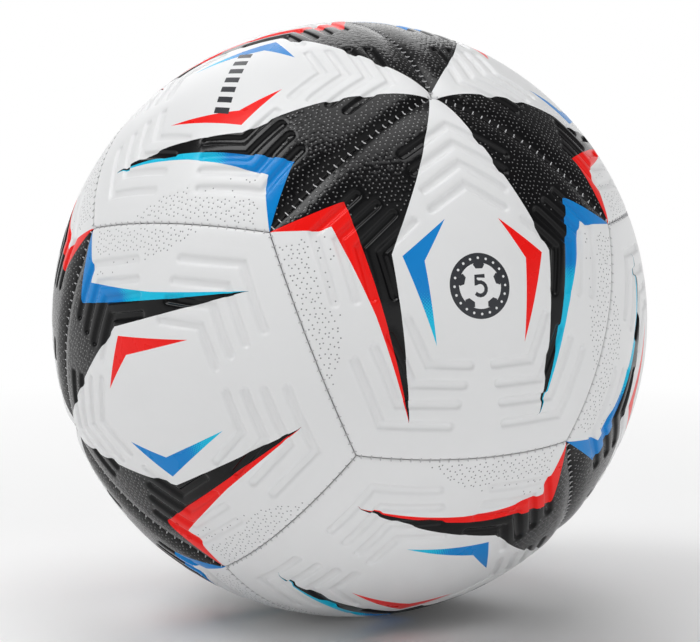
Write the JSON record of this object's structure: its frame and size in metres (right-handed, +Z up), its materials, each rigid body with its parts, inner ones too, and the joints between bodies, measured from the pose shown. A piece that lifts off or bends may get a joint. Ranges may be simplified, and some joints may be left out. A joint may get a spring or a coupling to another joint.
{
  "type": "soccer ball",
  "caption": "Stitched pentagon-panel soccer ball with embossed printed covers, foam and cloth backing, rubber bladder, seam threads and a pull-out inflation valve core.",
  "frame": {"origin": "centre of the ball", "axes": "+Z up, -Y to the front, where the badge panel faces, +X to the right of somebody who looks along +Y"},
  "size_m": [0.22, 0.22, 0.22],
  "materials": {
    "cover": "satin embossed synthetic leather, printed",
    "foam": "closed-cell foam",
    "lining": "woven backing cloth",
    "thread": "waxed polyester thread",
    "bladder": "matte rubber",
    "valve": "satin moulded rubber",
    "valve_core": "soft moulded rubber"
  },
  "bodies": {
    "ball": {"cover_skin_01": "cover", "cover_skin_02": "cover", "cover_skin_03": "cover", "cover_skin_04": "cover", "cover_skin_05": "cover", "cover_skin_06": "cover", "cover_skin_07": "cover", "cover_skin_08": "cover", "cover_skin_09": "cover", "cover_skin_10": "cover", "cover_skin_11": "cover", "cover_skin_12": "cover", "foam_layer_01": "foam", "foam_layer_02": "foam", "foam_layer_03": "foam", "foam_layer_04": "foam", "foam_layer_05": "foam", "foam_layer_06": "foam", "foam_layer_07": "foam", "foam_layer_08": "foam", "foam_layer_09": "foam", "foam_layer_10": "foam", "foam_layer_11": "foam", "foam_layer_12": "foam", "lining_01": "lining", "lining_02": "lining", "lining_03": "lining", "lining_04": "lining", "lining_05": "lining", "lining_06": "lining", "lining_07": "lining", "lining_08": "lining", "lining_09": "lining", "lining_10": "lining", "lining_11": "lining", "lining_12": "lining", "seam_thread_apex_1": "thread", "seam_thread_apex_2": "thread", "seam_thread_apex_3": "thread", "seam_thread_apex_4": "thread", "seam_thread_base_1": "thread", "seam_thread_base_2": "thread", "seam_thread_base_3": "thread", "seam_thread_base_4": "thread", "seam_thread_bridge_1": "thread", "seam_thread_bridge_2": "thread", "seam_thread_bridge_3": "thread", "seam_thread_bridge_4": "thread", "seam_thread_bridge_5": "thread", "seam_thread_bridge_6": "thread", "bladder": "bladder", "balance_patch": "bladder", "valve_housing": "valve"},
    "valve_core": {"valve_core": "valve_core"}
  },
  "joints": [
    {"name": "valve_core_pull", "type": "slide", "parent": "ball", "child": "valve_core", "axis": [-0.3872, 0.899, -0.2045], "range_m": [0, 0.02]}
  ]
}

+++

Goal of the exercise: Write out the full listing, keeping every line exactly as it is.

Response for this exercise:
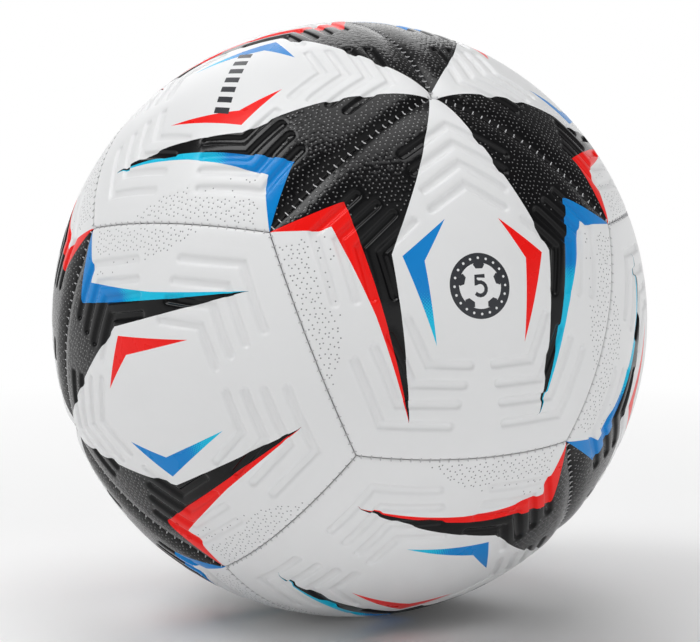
Write the JSON record of this object's structure: its frame and size in metres (right-handed, +Z up), its materials, each rigid body with its parts, inner ones too, and the joints between bodies, measured from the pose shown. A piece that lifts off or bends may get a joint. Ranges may be simplified, and some joints may be left out. A joint may get a spring or a coupling to another joint.
{
  "type": "soccer ball",
  "caption": "Stitched pentagon-panel soccer ball with embossed printed covers, foam and cloth backing, rubber bladder, seam threads and a pull-out inflation valve core.",
  "frame": {"origin": "centre of the ball", "axes": "+Z up, -Y to the front, where the badge panel faces, +X to the right of somebody who looks along +Y"},
  "size_m": [0.22, 0.22, 0.22],
  "materials": {
    "cover": "satin embossed synthetic leather, printed",
    "foam": "closed-cell foam",
    "lining": "woven backing cloth",
    "thread": "waxed polyester thread",
    "bladder": "matte rubber",
    "valve": "satin moulded rubber",
    "valve_core": "soft moulded rubber"
  },
  "bodies": {
    "ball": {"cover_skin_01": "cover", "cover_skin_02": "cover", "cover_skin_03": "cover", "cover_skin_04": "cover", "cover_skin_05": "cover", "cover_skin_06": "cover", "cover_skin_07": "cover", "cover_skin_08": "cover", "cover_skin_09": "cover", "cover_skin_10": "cover", "cover_skin_11": "cover", "cover_skin_12": "cover", "foam_layer_01": "foam", "foam_layer_02": "foam", "foam_layer_03": "foam", "foam_layer_04": "foam", "foam_layer_05": "foam", "foam_layer_06": "foam", "foam_layer_07": "foam", "foam_layer_08": "foam", "foam_layer_09": "foam", "foam_layer_10": "foam", "foam_layer_11": "foam", "foam_layer_12": "foam", "lining_01": "lining", "lining_02": "lining", "lining_03": "lining", "lining_04": "lining", "lining_05": "lining", "lining_06": "lining", "lining_07": "lining", "lining_08": "lining", "lining_09": "lining", "lining_10": "lining", "lining_11": "lining", "lining_12": "lining", "seam_thread_apex_1": "thread", "seam_thread_apex_2": "thread", "seam_thread_apex_3": "thread", "seam_thread_apex_4": "thread", "seam_thread_base_1": "thread", "seam_thread_base_2": "thread", "seam_thread_base_3": "thread", "seam_thread_base_4": "thread", "seam_thread_bridge_1": "thread", "seam_thread_bridge_2": "thread", "seam_thread_bridge_3": "thread", "seam_thread_bridge_4": "thread", "seam_thread_bridge_5": "thread", "seam_thread_bridge_6": "thread", "bladder": "bladder", "balance_patch": "bladder", "valve_housing": "valve"},
    "valve_core": {"valve_core": "valve_core"}
  },
  "joints": [
    {"name": "valve_core_pull", "type": "slide", "parent": "ball", "child": "valve_core", "axis": [-0.3872, 0.899, -0.2045], "range_m": [0, 0.02]}
  ]
}